General Miller said the inmates [tortured prisoners], had been kept in custody because they had valuable information to impart. "There is intelligence of enormous value to the nation that is received every day" from the questioning, he said. The efficiency of the investigation teams has greatly improved, the general said, adding:

"We've gotten better at what we do. But as we go about developing intelligence, it takes some amount of time."

General Miller said officials were trying to determine whether the arrests on suspicion of espionage [scapegoats] of three men who worked here and had contact with detainees [tortured prisoners] indicated a wider effort to infiltrate the camp. [Just plain rubbish.]

Defense [War] Department officials have said they plan to review tapes of some of the questioning [torture] to see whether they were mistranslated as part of a sabotage effort by translators. [Scapegoats.] Two translators, one an enlisted member in the Air Force and the other a contract employee, have been arrested on suspicion of espionage. [Scapegoats for the Coalition of the Killing's propaganda PR, of allegedly being attacked, to help bolster support to continue to torture prisoners, in contravention of the Geneva Convention and holding them without charge or trial.]

[War] officials said that they were found with classified information that they were trying to take off the base and that they were suspected of an effort to carry messages from detainees to people abroad. [Just plain rubbish!]

More strikingly, the Islamic chaplain at the base, Capt.
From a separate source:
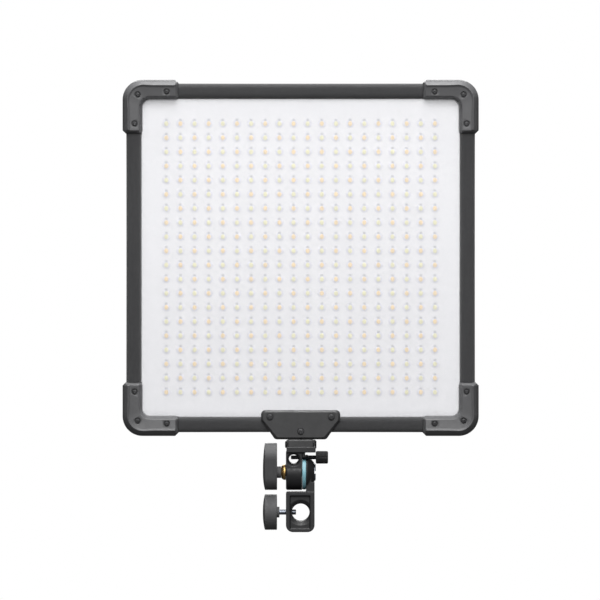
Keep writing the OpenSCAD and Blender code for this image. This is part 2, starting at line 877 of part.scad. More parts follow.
// Egg outline of the lever in its own plane: two circles and their common tangents
module lever_outline() {
    lean = asin((lever_r - lever_tip_r) / lever_reach);
    circle(lever_r);
    translate([0, lever_reach]) circle(lever_tip_r);
    polygon([
        [lever_r * cos(lean), lever_r * sin(lean)],
        [lever_tip_r * cos(lean), lever_reach + lever_tip_r * sin(lean)],
        [-lever_tip_r * cos(lean), lever_reach + lever_tip_r * sin(lean)],
        [-lever_r * cos(lean), lever_r * sin(lean)]
    ]);
}

// The lever: its egg outline, with an outer face that domes up about the tilt axis
module tilt_lever() {
    collar_end = washer_left - slide_gap;
    color([0.3, 0.3, 0.31])
    seated()
    difference() {
        union() {
            translate([0, 0, tilt_z]) rotate([lever_lean, 0, 0]) rotate([90, 0, 90]) hull() {
                translate([0, 0, knob_outer + knob_dome])
                    linear_extrude(knob_w - knob_dome) lever_outline($fn = 48);
                for (share = [0.2, 0.45, 0.7, 0.88])
                    translate([0, 0, knob_outer + knob_dome * pow(share, 2)])
                    linear_extrude(0.1) scale(share) lever_outline($fn = 48);
            }
            tilt_bore(lever_collar_r, knob_inner - over, collar_end);
        }
        tilt_bore(bolt_r + fit_gap, bolt_end - over, collar_end + over);
        tilt_bore(insert_r, insert_left, insert_right);
    }
}

// A threaded insert moulded into the lever
module tilt_lever_insert() {
    color("goldenrod")
    seated()
    difference() {
        tilt_bore(insert_r - fit_gap, insert_left + fit_gap, insert_right - fit_gap);
        tilt_bore(bolt_r + fit_gap, insert_left - over, insert_right + over);
    }
}

module spigot_screw() {
    color("silver")
    seated()
    translate([knob_outer + screw_start, 0, 0]) along_x()
        cylinder(r = spigot_screw_r, h = spigot_tip - knob_outer - screw_start);
}

module spigot_knob() {
    color([0.3, 0.3, 0.31])
    seated()
    difference() {
        union() {
            intersection() {
                translate([knob_outer, 0, 0]) along_x() cylinder(r = spigot_knob_r, h = knob_w);
                translate([knob_outer + spigot_dome_r, 0, 0]) sphere(spigot_dome_r, $fn = 128);
            }
            translate([knob_inner - over, 0, 0]) along_x()
                cylinder(r = spigot_collar_r, h = spigot_collar_w + over);
        }
        translate([knob_outer + screw_start - fit_gap, 0, 0]) along_x()
            cylinder(r = spigot_screw_r + fit_gap, h = 2 * knob_w);
    }
}

module umbrella_screw() {
    color([0.2, 0.2, 0.2])
    seated()
    translate([umbrella_tip, -umbrella_screw_y, umbrella_z]) along_x()
        cylinder(r = umbrella_screw_r,
            h = umbrella_knob_left + umbrella_knob_w - umbrella_blind - umbrella_tip);
}

module umbrella_knob() {
    chamfer = 0.8;
    straight = umbrella_knob_w - 2 * chamfer;
    color([0.24, 0.24, 0.24])
    seated()
    translate([umbrella_knob_left, -umbrella_screw_y, umbrella_z]) along_x()
    difference() {
        union() {
            cylinder(r1 = umbrella_knob_r - chamfer, r2 = umbrella_knob_r, h = chamfer);
            translate([0, 0, chamfer]) cylinder(r = umbrella_knob_r, h = straight);
            translate([0, 0, chamfer + straight])
                cylinder(r1 = umbrella_knob_r, r2 = umbrella_knob_r - chamfer, h = chamfer);
        }
        translate([0, 0, -over])
            cylinder(r = umbrella_screw_r + fit_gap, h = umbrella_knob_w - umbrella_blind + over + fit_gap);
    }
}

// ---------------------------------------------------------------- control unit

module unit_outline(inset) {
    translate([0, unit_z])
        rounded_outline(unit_w - 2 * inset, unit_h - 2 * inset, unit_r - inset);
}

// The four screw posts' places
module at_posts() {
    for (sx = [-1, 1], sz = [-1, 1])
        translate([sx * post_x, 0, unit_z + sz * post_z]) children();
}

module at_dials() {
    for (sx = [-1, 1]) translate([sx * dial_x, 0, dial_z]) children();
}

// The slot that the ribbon passes through, from the light board to the driver board
module lead_slot() {
    box([-8.5, board_t / 2 - over, unit_z - 2.5], [8.5, board_back, unit_z - 0.5]);
}

// Base plate, with four screw bosses for the housing's screws and two rails under the driver board
module unit_base() {
    color([0.2, 0.2, 0.21])
    seated()
    difference() {
        union() {
            slab(cloth_back, base_back) unit_outline(0);
            at_posts() translate([0, base_back - over, 0])
                along_y() cylinder(r = post_r, h = board_back - base_back - 2 + over);
            for (sx = [-1, 1])
                translate([sx * unit_w / 4, 0, unit_z])
                box([-rail_w / 2, base_back - over, -rail_h / 2], [rail_w / 2, board_back, rail_h / 2]);
        }
        lead_slot();
        at_posts() translate([0, cloth_back - over, 0])
            along_y() cylinder(r = unit_screw_r + fit_gap, h = unit_d);
        at_posts() translate([0, cloth_back - over, 0])
            along_y() cylinder(r = unit_screw_head_r + 0.2, h = over + 1.2);
    }
}

// The housing's tray, with openings for the window, dials, button, rocker and power socket
module unit_housing() {
    color([0.17, 0.17, 0.18])
    seated()
    difference() {
        union() {
            difference() {
                slab(base_back, unit_back) unit_outline(0);
                slab(base_back - over, face_in) unit_outline(unit_wall);
            }
            at_posts() translate([0, board_back - 2, 0])
                along_y() cylinder(r = post_r, h = face_in - board_back + 2 + 0.5);
        }
        at_posts() translate([0, base_back, 0])
            along_y() cylinder(r = unit_screw_r + fit_gap, h = face_in - base_back - 1.5);
        translate([0, 0, window_z])
            box([-window_w / 2, face_in - over, -window_h / 2], [window_w / 2, unit_back + over, window_h / 2]);
        at_dials() translate([0, face_in - over, 0])
            along_y() cylinder(r = dial_shaft_r + 0.4, h = unit_wall + 2 * over);
        translate([0, face_in - over, dial_z])
            along_y() cylinder(r = button_r + 0.15, h = unit_wall + 2 * over);
        translate([rocker_x, port_y, unit_low])
            cube([rocker_w, rocker_d, 3 * unit_wall], center = true);
        translate([jack_x, port_y, unit_low - over]) cylinder(r = jack_body / 2 - 0.3, h = 3 * unit_wall);
    }
}

// Screws from the base plate's panel side into the housing's posts
module unit_screws() {
    color("gray")
    seated()
    at_posts()
        translate([0, cloth_back + 1.2, 0]) rotate([90, 0, 0])
        cross_screw(unit_screw_r, unit_d - 6, unit_screw_head_r, 1.1);
}

// The driver board stops short of the housing's rounded corners and of the power inlet
module driver_board() {
    side = unit_w / 2 - unit_wall - 2;
    color("darkgreen")
    seated()
    difference() {
        box([-side, board_back, unit_low + 12],
            [side, board_back + driver_t, unit_z + unit_h / 2 - unit_r + 3]);
        at_posts() translate([0, board_back - over, 0])
            along_y() cylinder(r = post_r + 0.4, h = driver_t + 2 * over);
    }
}

// A flat ribbon from the light board to the driver board
module board_lead() {
    color("peru")
    seated()
    box([-8, board_t / 2, unit_z - 2], [8, board_back, unit_z - 1]);
}

module display_module() {
    color("black")
    seated()
    translate([0, 0, window_z])
    box([-window_w / 2 - 1, board_back + driver_t, -window_h / 2 - 1],
        [window_w / 2 + 1, face_in, window_h / 2 + 1]);
}

module display_window() {
    color([0.1, 0.12, 0.14])
    seated()
    translate([0, 0, window_z])
    box([-window_w / 2 + seat_gap, face_in, -window_h / 2 + seat_gap],
        [window_w / 2 - seat_gap, face_in + window_t, window_h / 2 - seat_gap]);
}

// An encoder stands on the driver board behind each dial
module encoder(side) {
    color("lightgray")
    seated()
    translate([side * dial_x, 0, dial_z]) {
        box([-6, board_back + driver_t, -6], [6, face_in, 6]);
        translate([0, face_in - 1, 0]) along_y() cylinder(r = dial_shaft_r, h = unit_wall + 1 + dial_h - 2);
    }
}

module brightness_encoder() { encoder(-1); }
module colour_encoder() { encoder(1); }

// A dial: a cap on the encoder's shaft, with a pointer groove on its face
module dial(side) {
    low = unit_back + dial_lift;
    chamfer = 1;
    color([0.12, 0.12, 0.12])
    seated()
    translate([side * dial_x, low, dial_z]) along_y()
    difference() {
        union() {
            cylinder(r = dial_r, h = dial_h - chamfer);
            translate([0, 0, dial_h - chamfer]) cylinder(r1 = dial_r, r2 = dial_r - chamfer, h = chamfer);
        }
        translate([0, 0, -over]) cylinder(r = dial_shaft_r + fit_gap, h = dial_h - 2 + over);
        translate([-0.5, -dial_r - over, dial_h - 0.6]) cube([1, dial_r * 0.6 + over, over]);
    }
}

module brightness_dial() { dial(-1); }
module colour_dial() { dial(1); }

module mode_button() {
    color("dimgray")
    seated()
    translate([0, face_in - button_grip, dial_z]) along_y() {
        cylinder(r = button_r, h = unit_wall + button_grip + 1.4);
        cylinder(r = button_r + button_rim, h = button_rim_t);
    }
}

// The switch under the button, with the button's travel left free between them
module mode_switch() {
    top = face_in - button_grip - button_travel - seat_gap;
    color("lightgray")
    seated()
    box([-3, board_back + driver_t, dial_z - 3], [3, top, dial_z + 3]);
}

// Puts a shape drawn about the rocker's pin, along Y, in its place
module at_rocker() {
    translate([rocker_x, port_y, unit_low + rocker_pivot]) children();
}

// The rocker tips on its pin, along Y, and lies at rest with one end pressed in
module power_rocker() {
    w = rocker_w / 2 - 1.3;
    d = rocker_d - 1.6;
    color([0.1, 0.1, 0.1])
    seated()
    at_rocker() {
        rotate([0, rocker_tilt, 0])
            slab(-d / 2, d / 2)
            polygon([[-w, -4.3], [0, -3.3], [w, -4.3], [w, -1.2], [1.5, 1.2], [-1.5, 1.2], [-w, -1.2]]);
        along_y() cylinder(r = rocker_pin_r, h = rocker_d + 1.6, center = true);
    }
}

// The switch's body, with the rocker's room left open and holes for its pin
module power_switch() {
    low = unit_low + unit_wall;
    w = rocker_w / 2;
    d = rocker_d / 2;
    color("black")
    seated()
    difference() {
        box([rocker_x - w - 1, port_y - d - 1, low], [rocker_x + w + 1, port_y + d + 1, low + 9]);
        box([rocker_x - w, port_y - d, low - over], [rocker_x + w, port_y + d, low + 3.4]);
        at_rocker() along_y() cylinder(r = rocker_pin_r + fit_gap, h = 2 * rocker_d, center = true);
    }
}

// The round inlet for the power lead, with its centre pin
module power_socket() {
    low = unit_low - 0.6;
    color("black")
    seated()
    translate([jack_x, port_y, low]) {
        difference() {
            union() {
                cylinder(r = jack_body / 2 - 0.4, h = 12);
                cylinder(r = jack_body / 2 + 0.6, h = 0.6);
            }
            translate([0, 0, -over]) cylinder(r = jack_r, h = 9 + over);
        }
        translate([0, 0, 1]) cylinder(r = 0.9, h = 10);
    }
}

led_board();
led_rows();
diffuser_sheet();
backing_foam();
back_cloth();
edge_sleeve_top();
edge_sleeve_bottom();
edge_sleeve_left();
edge_sleeve_right();
edge_bar_top();
edge_bar_bottom();
edge_bar_left();
edge_bar_right();
corner_front_top_left();
corner_front_top_right();
corner_front_bottom_left();
corner_front_bottom_right();
corner_rear_top_left();
corner_rear_top_right();
corner_rear_bottom_left();
corner_rear_bottom_right();
corner_screws();
clamp_front_plate();
clamp_rear_plate();
clamp_screws();
head_arm();
head_cross_pin();
friction_ring();
base_arm();
tilt_bolt();
tilt_washer();
tilt_lever();
tilt_lever_insert();
spigot_screw();
spigot_knob();
umbrella_screw();
umbrella_knob();
unit_base();
unit_housing();
unit_screws();
driver_board();
board_lead();
display_module();
display_window();
brightness_encoder();
colour_encoder();
brightness_dial();
colour_dial();
mode_button();
mode_switch();
power_rocker();
power_switch();
power_socket();
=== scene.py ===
# Studio LED panel light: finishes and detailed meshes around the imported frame.
# Metres. +X is to the right as seen from in front, the light shines to -Y, +Z is up.
# The origin is the centre of the spigot socket's front mouth.
import math

import bmesh
import bpy
from mathutils import Matrix, Vector, noise


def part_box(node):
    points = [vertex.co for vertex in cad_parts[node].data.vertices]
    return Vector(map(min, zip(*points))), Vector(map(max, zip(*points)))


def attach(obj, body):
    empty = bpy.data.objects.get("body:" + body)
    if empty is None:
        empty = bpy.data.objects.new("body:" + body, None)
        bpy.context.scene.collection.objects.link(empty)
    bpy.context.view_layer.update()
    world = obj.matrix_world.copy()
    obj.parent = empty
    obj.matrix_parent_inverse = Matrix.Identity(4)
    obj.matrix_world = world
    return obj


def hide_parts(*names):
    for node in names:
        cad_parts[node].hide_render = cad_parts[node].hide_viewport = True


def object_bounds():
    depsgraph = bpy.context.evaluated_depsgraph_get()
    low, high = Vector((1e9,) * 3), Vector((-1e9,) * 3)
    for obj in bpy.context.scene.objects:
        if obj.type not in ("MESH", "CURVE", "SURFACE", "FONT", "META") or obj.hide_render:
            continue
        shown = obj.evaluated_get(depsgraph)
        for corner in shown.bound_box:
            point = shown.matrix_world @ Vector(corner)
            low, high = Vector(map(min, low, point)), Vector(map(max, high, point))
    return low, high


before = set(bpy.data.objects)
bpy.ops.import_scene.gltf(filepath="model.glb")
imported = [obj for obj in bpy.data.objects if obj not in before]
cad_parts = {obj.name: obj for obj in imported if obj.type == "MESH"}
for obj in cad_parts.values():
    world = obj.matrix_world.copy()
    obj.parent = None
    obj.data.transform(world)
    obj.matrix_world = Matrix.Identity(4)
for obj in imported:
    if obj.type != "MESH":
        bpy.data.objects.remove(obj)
CAD_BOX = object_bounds()
MM = 0.001
SCENE = bpy.context.scene

# ------------------------------------------------------------------ camera, light and stage

VIEW_WIDTH = 571.6 * MM
VIEW_X = -0.6 * MM
VIEW_Z = 202.5 * MM
CAMERA_DISTANCE = 4.0
SENSOR = 36.0
DIM_ROOM = 0.05
GLOSSY_ROOM = 0.12


def set_camera():
    camera = bpy.data.cameras.new("camera")
    camera.sensor_width = SENSOR
    camera.lens = SENSOR * CAMERA_DISTANCE / VIEW_WIDTH
    holder = bpy.data.objects.new("camera", camera)
    holder.location = (VIEW_X, -CAMERA_DISTANCE, VIEW_Z)
    holder.rotation_euler = (math.pi / 2, 0, 0)
    SCENE.collection.objects.link(holder)
    SCENE.camera = holder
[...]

James J. Yee of the Army, also known as Youssef Yee, was arrested on Sept. 10 after [allegedly] customs officers found a map of the base in his belongings as he was starting on home leave. The [War] officials also said Captain Yee might have had messages from detainees [prisoners], as well as notes about which detainees [tortured prisoners'] had been questioned by which investigators and on what subjects.

[War] General Miller said investigators were trying to assess "the seriousness and breadth" of the problem. A team of about 24 investigators from the Army Southern Command in Miami began work on Wednesday to determine whether there was a wide conspiracy to infiltrate the base. [Just plain propaganda and fear mongering rubbish!]

It was unclear whether the new investigation would further slow releasing detainees [tortured prisoners], or taking them to military tribunals, [ and or charging them with a crime.]

[But it was very clear, that the lies and propaganda purported by the war criminals, was made up to ensure that the alleged investigation would further slow the torture and releasing of the prisoners or of charging them with any crime.]

In July, the [war] administration designated six detainees [tortured prisoners], who it said President Bush had deemed eligible for military tribunals. The group includes two Britons and one Australian. Their governments have [allegedly] objected to their being tried in a proceeding, without the usual safeguards, that could theoretically impose the death penalty.

Military tribunals, solely for noncitizens, are much more tightly controlled than civilian courts. [Military tribunals are just plain rubbish.]

American [war] officials offered assurances that the crimes with which the suspects [scapegoats for the Coalition of the Killing], would be charged would not carry the death penalty. But disapproval, especially in Britain, has produced a drawn-out negotiation that has delayed any trial. American [war] officials said they were sensitive to the problem and did not want to create new political difficulties for Prime Minister Tony Blair, an ally in the Iraq war.